** Begin **

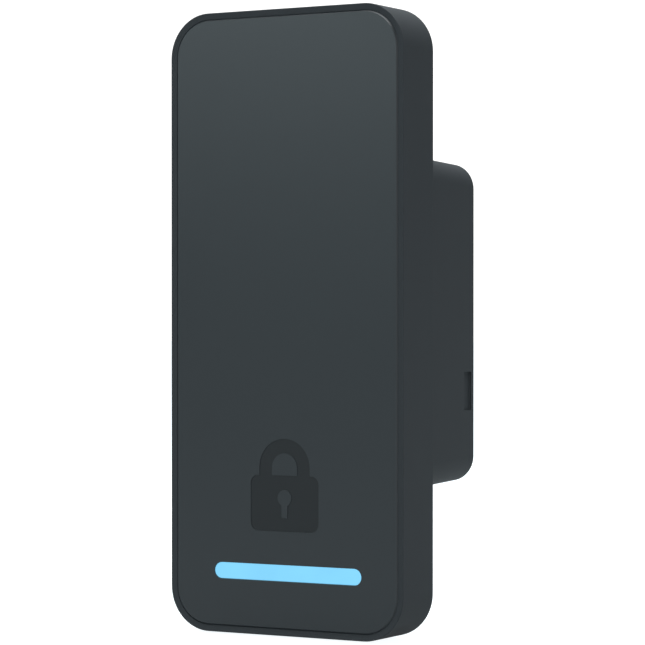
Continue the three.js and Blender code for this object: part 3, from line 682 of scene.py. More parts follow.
jack_window = rounded_slab(jack_high.x - jack_low.x + 0.5, jack_high.z - jack_low.z + 0.5,
                           10, BOX_BACK + PAST, 0.4, 0, (jack_low.z + jack_high.z) / 2, 4)
combine(rear_housing, jack_window)
label_seat = rounded_slab(label_high.x - label_low.x + 0.6, label_high.z - label_low.z + 0.6,
                          BOX_BACK - 0.3, BOX_BACK + PAST, 1, 0, (label_low.z + label_high.z) / 2, 6)
combine(rear_housing, label_seat)
holes = [round_hole(2.05, 10, BOX_BACK, RESET_X, RESET_Z, 0.25),
         round_hole(2.65, FLANGE_FRONT - PAST, 0, 0, TAMPER_Z, 0.2)]
for x, z in boss_places:
    holes.append(spun([(0, FLANGE_FRONT - PAST), (1.45, FLANGE_FRONT - PAST), (1.45, -1.35), (2.65, -1.35),
                       (2.65, -0.2), (2.85, 0), (2.85, 0.6), (0, 0.6)], x, z))
for x in (-1.6, 0, 1.6):
    holes.append(round_hole(0.5, FLANGE_FRONT - PAST, 0, x, -41, 0.12))
combine(rear_housing, together(*holes))
combine(rear_housing, rounded_slab(6.4, 4.2, FLANGE_FRONT - PAST, PAST, 0.5, 0, -51.9, 4))
pilots = [rod(PILOT_R, board_back - PAST, board_back + PILOT_DEPTH, i * POST_X, i * POST_Z, 24)
          for i in (1, -1)]
combine(rear_housing, together(*pilots))
even_shading(rear_housing)
fit(rear_housing, "reader", "shell_plastic", "rear_housing")

# ---------------------------------------------------------------- panel tape and light parts
# A closed-cell foam tape seals the panel to the frame. Behind the lens a clear acrylic guide sits in
# a white moulded shroud that keeps the light in, and five side-by-side LEDs on the main board light it.
TAPE_GREY = (0.010, 0.011, 0.012)
SHROUD_WHITE = (0.76, 0.77, 0.75)
PHOSPHOR = (0.85, 0.62, 0.12)
GUIDE_EDGE = 0.15


def soften_ends(shape, radius, steps=3):
    """Softens the front and rear edges of a plate."""
    for side in (-1, 1):
        soften(shape, face_towards(shape, side).edges, radius, steps)


def brick(low, high, radius=0.2, edge=0.08, steps=3):
    """A block between two corners, with round upright corners and softened front and rear edges."""
    size = high - low
    shape = rounded_slab(size.x, size.z, low.y, high.y, radius, (low.x + high.x) / 2, (low.z + high.z) / 2, 4)
    soften_ends(shape, edge, steps)
    return shape


tape_finish = plain_finish("foam_tape", MOULDED, specular=0.2, colour=TAPE_GREY, roughness=0.9,
                           grain_size=5000.0, grain_depth=0.5, mottle=0.3)
shroud_finish = plain_finish("white_shroud", MOULDED, colour=SHROUD_WHITE, roughness=0.45,
                             grain_size=7000.0, grain_depth=0.08, mottle=0.05)
phosphor_finish = plain_finish("led_phosphor", MOULDED, colour=PHOSPHOR, roughness=0.35, mottle=0.2)
guide_finish = plain_finish("clear_guide", MOULDED, colour=(0.86, 0.93, 0.96), roughness=0.08,
                            grain_size=2500.0, grain_depth=0.02, mottle=0.03, polish=0.08)
guide_finish.node_tree.nodes["Principled BSDF"].inputs["Transmission Weight"].default_value = 0.9


def frame_plate(inset, front, back):
    """A plate that follows the slab's outline, set in from it."""
    return rounded_slab(frame_size.x - 2 * inset, frame_size.z - 2 * inset, front, back, CORNER_R - inset)


def flat_ring(name, node, outer_inset, inner_inset, finish):
    """A flat ring that follows the slab's outline, as deep as a CAD node."""
    low, high = corners_of(node)
    made = make_piece(name, frame_plate(outer_inset, low.y, high.y), finish)
    combine(made, frame_plate(inner_inset, low.y - PAST, high.y + PAST))
    fit(made, "reader", "rubber", node)


flat_ring("foam_panel_tape", "panel_tape", RIM + 0.6, LEDGE_INSET - 0.2, tape_finish)

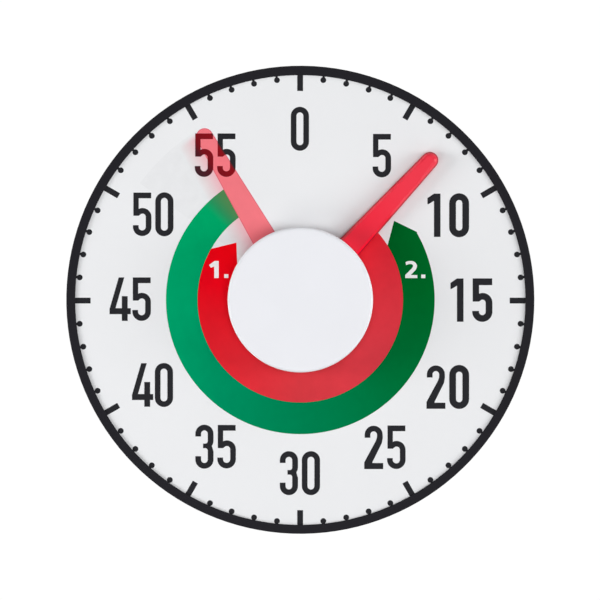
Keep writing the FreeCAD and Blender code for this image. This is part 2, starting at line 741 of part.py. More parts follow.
def pointer():
    """Red pointer: bevelled hollow arm on a ribbed hub that the knob covers."""
    root = (0.0, POINTER_ROOT)
    tip = (0.0, tip_centre())
    bevel_front = arm_rear - POINTER_SIDE
    lower = link(root, POINTER_ROOT_RADIUS, tip, POINTER_TIP_RADIUS, bevel_front, arm_rear)
    bevel = Part.makeLoft([
        link_wire(root, POINTER_ROOT_RADIUS, tip, POINTER_TIP_RADIUS, bevel_front),
        link_wire(root, POINTER_ROOT_RADIUS - POINTER_BEVEL, tip, POINTER_TIP_RADIUS - POINTER_BEVEL,
                  hub_front),
    ], True, True)
    plate = disc(hub_radius, hub_front, hub_rear)
    wall = tube(hub_radius, hub_radius - POINTER_WALL, hub_front, hub_front + HUB_RIM_HEIGHT)
    glide_rear = washer_front - RUNNING_FIT
    glide = tube(GLIDE_RING_OUTER, GLIDE_RING_OUTER - GLIDE_RING_WALL, hub_front, glide_rear)
    boss = disc(ARBOR_RADIUS + BUSH_WALL + POINTER_WALL, hub_front, arm_rear)
    webs = ribs(KNOB_RIB_COUNT, ARBOR_RADIUS + BUSH_WALL, hub_radius - POINTER_WALL / 2, hub_front,
                hub_front + HUB_RIM_HEIGHT, KNOB_RIB_OFFSET)
    body = joined(lower, bevel, plate, wall, glide, boss, stop_lug(), *webs)
    cuts = [disc(ARBOR_RADIUS + LOOSE_FIT, hub_front, arm_rear)]
    cuts += [disc(KNOB_SCREW_RADIUS + RUNNING_FIT, hub_front, hub_rear, spot) for spot in knob_screw_spots()]
    inset = POINTER_BEVEL + POINTER_WALL
    span = tip_centre() - POINTER_ROOT
    start = POINTER_HOLLOW_START
    taper = (POINTER_ROOT_RADIUS - POINTER_TIP_RADIUS) / span
    start_radius = POINTER_ROOT_RADIUS - taper * (start - POINTER_ROOT) - inset
    cuts.append(link((0.0, start), start_radius, tip, POINTER_TIP_RADIUS - inset, hub_front + POINTER_WALL,
                     arm_rear))
    return turned(without(body, *cuts), pointer_angle())


def stop_lug():
    """Lug below the hub that meets the stop pin at both ends of the travel."""
    free = math.radians(360.0 - TRAVEL) * stop_circle
    width = free - 2 * STOP_PIN_RADIUS - 2 * STOP_GAP
    angle = STOP_BEARING + (360.0 - TRAVEL) / 2
    lug_rear = dial_face - LOOSE_FIT
    inside = clock(stop_circle - LUG_DEPTH / 2, angle)
    outside = clock(stop_circle + LUG_DEPTH / 2, angle)
    return bar(inside, outside, width, hub_front, lug_rear)


def knob_screws():
    """Three screws from behind the hub into the knob."""
    screws = Part.makeCompound([
        pan_screw(spot, hub_rear, KNOB_SCREW_RADIUS, KNOB_SCREW_LENGTH, KNOB_HEAD_RADIUS,
                  KNOB_HEAD_HEIGHT, 1) for spot in knob_screw_spots()
    ])
    return turned(screws, pointer_angle())


def glide_washer():
    """Slippery washer on the dial below the hub."""
    outer = GLIDE_RING_OUTER + GLIDE_WASHER_MARGIN
    inner = GLIDE_RING_OUTER - GLIDE_RING_WALL - GLIDE_WASHER_MARGIN
    return tube(outer, inner, washer_front, dial_face)


def stop_pin():
    """Steel pin pressed through the dial."""
    return disc(STOP_PIN_RADIUS, stop_pin_front, dial_rear, clock(stop_circle, STOP_BEARING))


def train_spots():
    """Places of the small arbors."""
    return (second_centre, third_centre, escape_centre, anchor_centre)


def plate_windows(front, rear):
    """Openings that lighten a plate on the side away from the train."""
    middle = (PILLAR_ANGLES[1] + PILLAR_ANGLES[2]) / 2
    outside = REAR_PLATE_RADIUS - WINDOW_INSET
    return [
        link(polar(outside, middle + turn), WINDOW_RADIUS, polar(outside - WINDOW_LENGTH, middle + turn),
             WINDOW_RADIUS - WINDOW_TAPER, front, rear) for turn in WINDOW_TURNS
    ]


def movement_front_plate():
    """Brass plate that carries the train and screws to the dial."""
    plate = disc(FRONT_PLATE_RADIUS, plate_front, train_front)
    cuts = [disc(bush_radius, plate_front, train_front)]
    cuts += [disc(PIVOT_RADIUS + RUNNING_FIT, plate_front, train_front, spot) for spot in train_spots()]
    cuts += [disc(MOVEMENT_SCREW_RADIUS + RUNNING_FIT, plate_front, train_front, spot)
             for spot in movement_screw_spots]
    cuts += plate_windows(plate_front, train_front)
    return without(plate, *cuts)


def movement_rear_plate():
    """Brass plate on the pillars that carries the rear pivots, the bell and the hammer."""
    plate = disc(REAR_PLATE_RADIUS, train_rear, plate_rear)
    cuts = [disc(REAR_PIVOT_RADIUS + RUNNING_FIT + BUSH_WALL, train_rear, plate_rear)]
    cuts += [disc(PIVOT_RADIUS + RUNNING_FIT, train_rear, plate_rear, spot) for spot in train_spots()]
    cuts += [disc(PILLAR_SCREW_RADIUS + RUNNING_FIT, train_rear, plate_rear, spot) for spot in pillar_spots]
    cuts.append(disc(HAMMER_PIVOT_RADIUS, train_rear, plate_rear, hammer_centre))
    return without(plate, *cuts)


def plate_pillars():
    """Four pillars that space the plates."""
    bore = PILLAR_SCREW_RADIUS + RUNNING_FIT
    depth = PILLAR_SCREW_LENGTH - PLATE_THICK + SIDE_PLAY
    return Part.makeCompound([
        disc(PILLAR_RADIUS, train_front, train_rear, spot).cut(
            disc(bore, train_rear - depth, train_rear, spot)) for spot in pillar_spots
    ])


def pillar_screws():
    """Four screws that hold the rear plate to the pillars."""
    return Part.makeCompound([
        pan_screw(spot, plate_rear, PILLAR_SCREW_RADIUS, PILLAR_SCREW_LENGTH, PILLAR_HEAD_RADIUS,
                  PILLAR_HEAD_HEIGHT, 1) for spot in pillar_spots
    ])


def movement_screws():
    """Four screws that hold the front plate to the dial."""
    length = PLATE_THICK + MOVEMENT_GAP + MOVEMENT_SCREW_BITE
    return Part.makeCompound([
        pan_screw(spot, train_front, MOVEMENT_SCREW_RADIUS, length, MOVEMENT_HEAD_RADIUS,
                  MOVEMENT_HEAD_HEIGHT, 1) for spot in movement_screw_spots
    ])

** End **

[STATED GOAL] Print exactly the lines from the line with "Keep writing the" to the line with "return turned(without(body, *cuts), pointer_angle())", both included, and nothing else.

[SOLVED PROBLEM]
Keep writing the FreeCAD and Blender code for this image. This is part 2, starting at line 741 of part.py. More parts follow.
def pointer():
    """Red pointer: bevelled hollow arm on a ribbed hub that the knob covers."""
    root = (0.0, POINTER_ROOT)
    tip = (0.0, tip_centre())
    bevel_front = arm_rear - POINTER_SIDE
    lower = link(root, POINTER_ROOT_RADIUS, tip, POINTER_TIP_RADIUS, bevel_front, arm_rear)
    bevel = Part.makeLoft([
        link_wire(root, POINTER_ROOT_RADIUS, tip, POINTER_TIP_RADIUS, bevel_front),
        link_wire(root, POINTER_ROOT_RADIUS - POINTER_BEVEL, tip, POINTER_TIP_RADIUS - POINTER_BEVEL,
                  hub_front),
    ], True, True)
    plate = disc(hub_radius, hub_front, hub_rear)
    wall = tube(hub_radius, hub_radius - POINTER_WALL, hub_front, hub_front + HUB_RIM_HEIGHT)
    glide_rear = washer_front - RUNNING_FIT
    glide = tube(GLIDE_RING_OUTER, GLIDE_RING_OUTER - GLIDE_RING_WALL, hub_front, glide_rear)
    boss = disc(ARBOR_RADIUS + BUSH_WALL + POINTER_WALL, hub_front, arm_rear)
    webs = ribs(KNOB_RIB_COUNT, ARBOR_RADIUS + BUSH_WALL, hub_radius - POINTER_WALL / 2, hub_front,
                hub_front + HUB_RIM_HEIGHT, KNOB_RIB_OFFSET)
    body = joined(lower, bevel, plate, wall, glide, boss, stop_lug(), *webs)
    cuts = [disc(ARBOR_RADIUS + LOOSE_FIT, hub_front, arm_rear)]
    cuts += [disc(KNOB_SCREW_RADIUS + RUNNING_FIT, hub_front, hub_rear, spot) for spot in knob_screw_spots()]
    inset = POINTER_BEVEL + POINTER_WALL
    span = tip_centre() - POINTER_ROOT
    start = POINTER_HOLLOW_START
    taper = (POINTER_ROOT_RADIUS - POINTER_TIP_RADIUS) / span
    start_radius = POINTER_ROOT_RADIUS - taper * (start - POINTER_ROOT) - inset
    cuts.append(link((0.0, start), start_radius, tip, POINTER_TIP_RADIUS - inset, hub_front + POINTER_WALL,
                     arm_rear))
    return turned(without(body, *cuts), pointer_angle())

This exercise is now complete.